-- START --
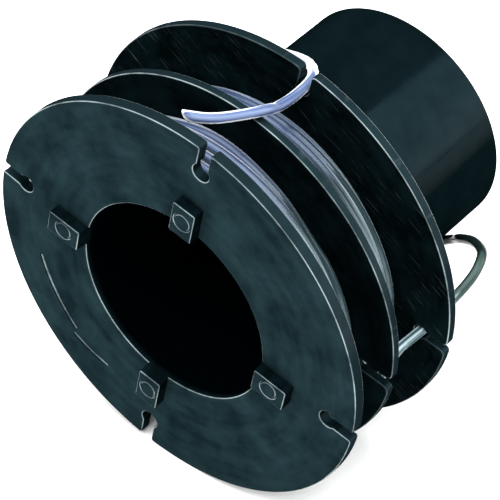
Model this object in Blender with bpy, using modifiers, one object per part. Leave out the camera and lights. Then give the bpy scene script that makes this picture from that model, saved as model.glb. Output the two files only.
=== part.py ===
"""Twin-line grass-trimmer spool, lying on the rims of its two large flanges.

World axes: X to the right, Y along the spool's axis from the drive face to the
tap knob, Z up. The origin is on the floor, under the middle of the moulding.

The moulding is worked out in its own axes, the spool axes: X to the right, Y
down, Z from the drive face (Z = 0) towards the tap knob. Angles on the flanges
are in degrees, counter-clockwise from +X, as seen when facing the drive face.
"""
import math

import bmesh
import bpy
import numpy as np
from mathutils import Matrix, Vector

MM = 0.001

# Driving dimensions, in metres.
LINE_DIAMETER = 2.0 * MM
FLANGE_RADIUS = 43.0 * MM
MIDDLE_FLANGE_RADIUS = 40.7 * MM
FRONT_FLANGE_THICKNESS = 2.5 * MM
MIDDLE_FLANGE_THICKNESS = 1.8 * MM
REAR_FLANGE_THICKNESS = 2.0 * MM
FRONT_CHANNEL_WIDTH = 11.5 * MM
REAR_CHANNEL_WIDTH = 12.0 * MM
HUB_RADIUS = 24.0 * MM
BORE_RADIUS = 21.4 * MM
LENGTH = 68.8 * MM
END_WALL = 2.4 * MM

# Small radii on the moulding.
RIM_ROUNDING = 0.5 * MM
ROOT_CHAMFER = 0.6 * MM
KNOB_ROUNDING = 0.8 * MM
BORE_CHAMFER = 0.3 * MM

# Notches that hold the line, by their angles: four keyholes in each large flange
# and two plain slots in the middle one. They are in line to a degree or two.
NOTCH_ANGLES = {
    "front": (78.6, 167.2, 259.4, 350.1),
    "middle": (170.6, 350.6),
    "rear": (78.5, 169.0, 259.0, 350.9),
}
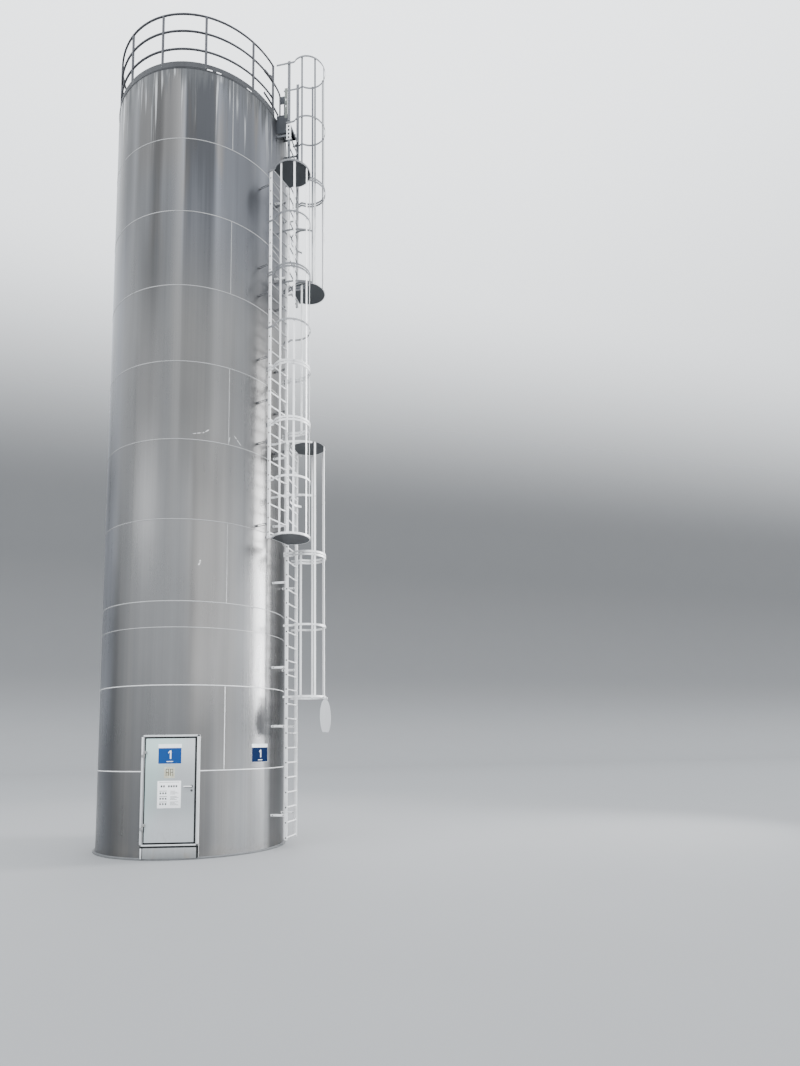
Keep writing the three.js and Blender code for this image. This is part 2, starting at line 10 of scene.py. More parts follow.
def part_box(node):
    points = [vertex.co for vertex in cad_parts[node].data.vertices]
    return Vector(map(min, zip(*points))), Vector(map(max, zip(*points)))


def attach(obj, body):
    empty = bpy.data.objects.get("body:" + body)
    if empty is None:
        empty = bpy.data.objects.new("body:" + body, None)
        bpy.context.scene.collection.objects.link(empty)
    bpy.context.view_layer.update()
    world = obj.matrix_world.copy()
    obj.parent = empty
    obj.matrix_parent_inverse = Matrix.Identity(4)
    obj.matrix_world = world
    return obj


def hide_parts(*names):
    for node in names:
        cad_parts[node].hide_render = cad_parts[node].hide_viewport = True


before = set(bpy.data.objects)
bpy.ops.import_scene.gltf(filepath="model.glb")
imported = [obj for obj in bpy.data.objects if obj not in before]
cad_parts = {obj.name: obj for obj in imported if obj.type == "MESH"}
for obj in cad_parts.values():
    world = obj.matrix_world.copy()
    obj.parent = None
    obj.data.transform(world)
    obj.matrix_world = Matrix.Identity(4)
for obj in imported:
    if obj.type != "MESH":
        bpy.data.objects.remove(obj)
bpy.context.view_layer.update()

flangeLow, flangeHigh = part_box("base_flange")
axisX = (flangeLow.x + flangeHigh.x) / 2
axisY = (flangeLow.y + flangeHigh.y) / 2
tankPlace = Matrix.Translation((axisX, axisY, 0))
tankRadius = 1.75
courseHeight = 1.5
rimHeight = 15.0
# azimuths of the two lines in which the ladder flights stand
outerLine = 75.3
innerLine = 58.8
print("frame loaded, tank axis at", round(axisX, 4), round(axisY, 4))


# Shader maths

class Shade:
    # one socket of a node tree, so that finishes read as plain sums
    def __init__(self, tree, maker=None, output=0):
        self.tree = tree
        self.maker = maker
        self.socket = maker.outputs[output] if maker else None

    def node(self, kind, settings=None, values=None, output=0):
        made = self.tree.nodes.new(kind)
        for name, value in (settings or {}).items():
            if name == "stops":
                setStops(made.color_ramp, value)
            else:
                setattr(made, name, value)
        for name, value in (values or {}).items():
            if isinstance(value, Shade):
                self.tree.links.new(value.socket, made.inputs[name])
            else:
                made.inputs[name].default_value = value
        return Shade(self.tree, made, output)

    def other(self, output):
        return Shade(self.tree, self.maker, output)

    def maths(self, operation, *values):
        return self.node("ShaderNodeMath", {"operation": operation}, dict(enumerate(values)))

    def __add__(self, value):
        return self.maths("ADD", self, value)

    __radd__ = __add__

    def __mul__(self, value):
        return self.maths("MULTIPLY", self, value)

    __rmul__ = __mul__

    def __sub__(self, value):
        return self.maths("SUBTRACT", self, value)

    def __rsub__(self, value):
        return self.maths("SUBTRACT", value, self)

    def __truediv__(self, value):
        return self.maths("DIVIDE", self, value)

    def __abs__(self):
        return self.maths("ABSOLUTE", self)


def setStops(ramp, stops):
    ramp.interpolation = "LINEAR"
    while len(ramp.elements) < len(stops):
        ramp.elements.new(0.5)
    for element, (position, tone) in zip(ramp.elements, stops):
        element.position = position
        element.color = (tone, tone, tone, 1)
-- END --
**STATED EXERCISE**
Extract all lines as given.

**WRITTEN ANSWER**
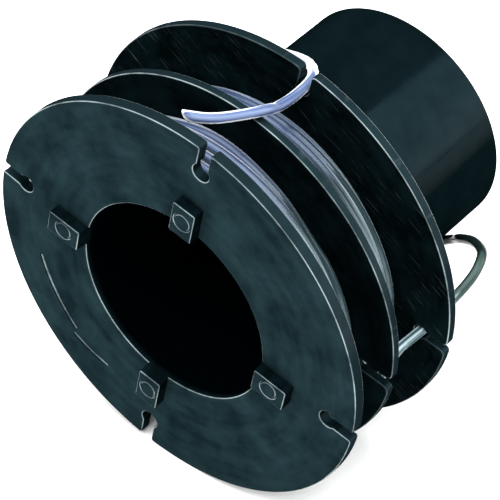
Model this object in Blender with bpy, using modifiers, one object per part. Leave out the camera and lights. Then give the bpy scene script that makes this picture from that model, saved as model.glb. Output the two files only.
=== part.py ===
"""Twin-line grass-trimmer spool, lying on the rims of its two large flanges.

World axes: X to the right, Y along the spool's axis from the drive face to the
tap knob, Z up. The origin is on the floor, under the middle of the moulding.

The moulding is worked out in its own axes, the spool axes: X to the right, Y
down, Z from the drive face (Z = 0) towards the tap knob. Angles on the flanges
are in degrees, counter-clockwise from +X, as seen when facing the drive face.
"""
import math

import bmesh
import bpy
import numpy as np
from mathutils import Matrix, Vector

MM = 0.001

# Driving dimensions, in metres.
LINE_DIAMETER = 2.0 * MM
FLANGE_RADIUS = 43.0 * MM
MIDDLE_FLANGE_RADIUS = 40.7 * MM
FRONT_FLANGE_THICKNESS = 2.5 * MM
MIDDLE_FLANGE_THICKNESS = 1.8 * MM
REAR_FLANGE_THICKNESS = 2.0 * MM
FRONT_CHANNEL_WIDTH = 11.5 * MM
REAR_CHANNEL_WIDTH = 12.0 * MM
HUB_RADIUS = 24.0 * MM
BORE_RADIUS = 21.4 * MM
LENGTH = 68.8 * MM
END_WALL = 2.4 * MM

# Small radii on the moulding.
RIM_ROUNDING = 0.5 * MM
ROOT_CHAMFER = 0.6 * MM
KNOB_ROUNDING = 0.8 * MM
BORE_CHAMFER = 0.3 * MM

# Notches that hold the line, by their angles: four keyholes in each large flange
# and two plain slots in the middle one. They are in line to a degree or two.
NOTCH_ANGLES = {
    "front": (78.6, 167.2, 259.4, 350.1),
    "middle": (170.6, 350.6),
    "rear": (78.5, 169.0, 259.0, 350.9),
}
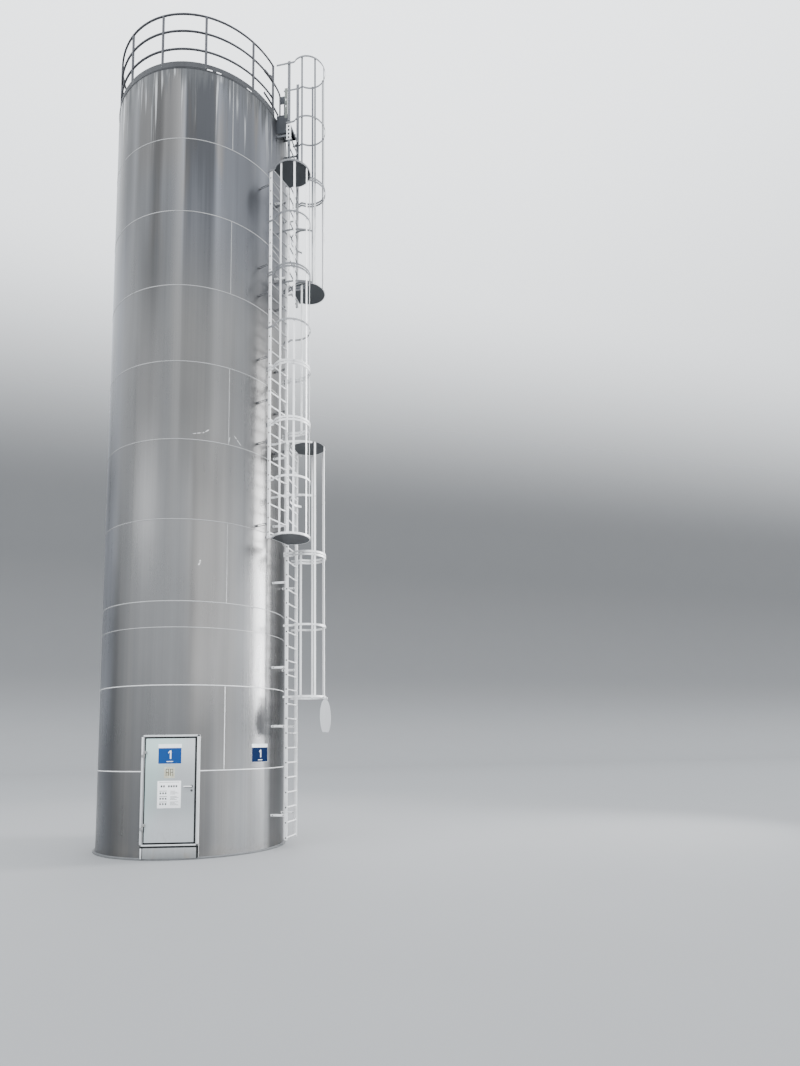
Keep writing the three.js and Blender code for this image. This is part 2, starting at line 10 of scene.py. More parts follow.
def part_box(node):
    points = [vertex.co for vertex in cad_parts[node].data.vertices]
    return Vector(map(min, zip(*points))), Vector(map(max, zip(*points)))


def attach(obj, body):
    empty = bpy.data.objects.get("body:" + body)
    if empty is None:
        empty = bpy.data.objects.new("body:" + body, None)
        bpy.context.scene.collection.objects.link(empty)
    bpy.context.view_layer.update()
    world = obj.matrix_world.copy()
    obj.parent = empty
    obj.matrix_parent_inverse = Matrix.Identity(4)
    obj.matrix_world = world
    return obj


def hide_parts(*names):
    for node in names:
        cad_parts[node].hide_render = cad_parts[node].hide_viewport = True


before = set(bpy.data.objects)
bpy.ops.import_scene.gltf(filepath="model.glb")
imported = [obj for obj in bpy.data.objects if obj not in before]
cad_parts = {obj.name: obj for obj in imported if obj.type == "MESH"}
for obj in cad_parts.values():
    world = obj.matrix_world.copy()
    obj.parent = None
    obj.data.transform(world)
    obj.matrix_world = Matrix.Identity(4)
for obj in imported:
    if obj.type != "MESH":
        bpy.data.objects.remove(obj)
bpy.context.view_layer.update()

flangeLow, flangeHigh = part_box("base_flange")
axisX = (flangeLow.x + flangeHigh.x) / 2
axisY = (flangeLow.y + flangeHigh.y) / 2
tankPlace = Matrix.Translation((axisX, axisY, 0))
tankRadius = 1.75
courseHeight = 1.5
rimHeight = 15.0
# azimuths of the two lines in which the ladder flights stand
outerLine = 75.3
innerLine = 58.8
print("frame loaded, tank axis at", round(axisX, 4), round(axisY, 4))


# Shader maths

class Shade:
    # one socket of a node tree, so that finishes read as plain sums
    def __init__(self, tree, maker=None, output=0):
        self.tree = tree
        self.maker = maker
        self.socket = maker.outputs[output] if maker else None

    def node(self, kind, settings=None, values=None, output=0):
        made = self.tree.nodes.new(kind)
        for name, value in (settings or {}).items():
            if name == "stops":
                setStops(made.color_ramp, value)
            else:
                setattr(made, name, value)
        for name, value in (values or {}).items():
            if isinstance(value, Shade):
                self.tree.links.new(value.socket, made.inputs[name])
            else:
                made.inputs[name].default_value = value
        return Shade(self.tree, made, output)

    def other(self, output):
        return Shade(self.tree, self.maker, output)

    def maths(self, operation, *values):
        return self.node("ShaderNodeMath", {"operation": operation}, dict(enumerate(values)))

    def __add__(self, value):
        return self.maths("ADD", self, value)

    __radd__ = __add__

    def __mul__(self, value):
        return self.maths("MULTIPLY", self, value)

    __rmul__ = __mul__

    def __sub__(self, value):
        return self.maths("SUBTRACT", self, value)

    def __rsub__(self, value):
        return self.maths("SUBTRACT", value, self)

    def __truediv__(self, value):
        return self.maths("DIVIDE", self, value)

    def __abs__(self):
        return self.maths("ABSOLUTE", self)


def setStops(ramp, stops):
    ramp.interpolation = "LINEAR"
    while len(ramp.elements) < len(stops):
        ramp.elements.new(0.5)
    for element, (position, tone) in zip(ramp.elements, stops):
        element.position = position
        element.color = (tone, tone, tone, 1)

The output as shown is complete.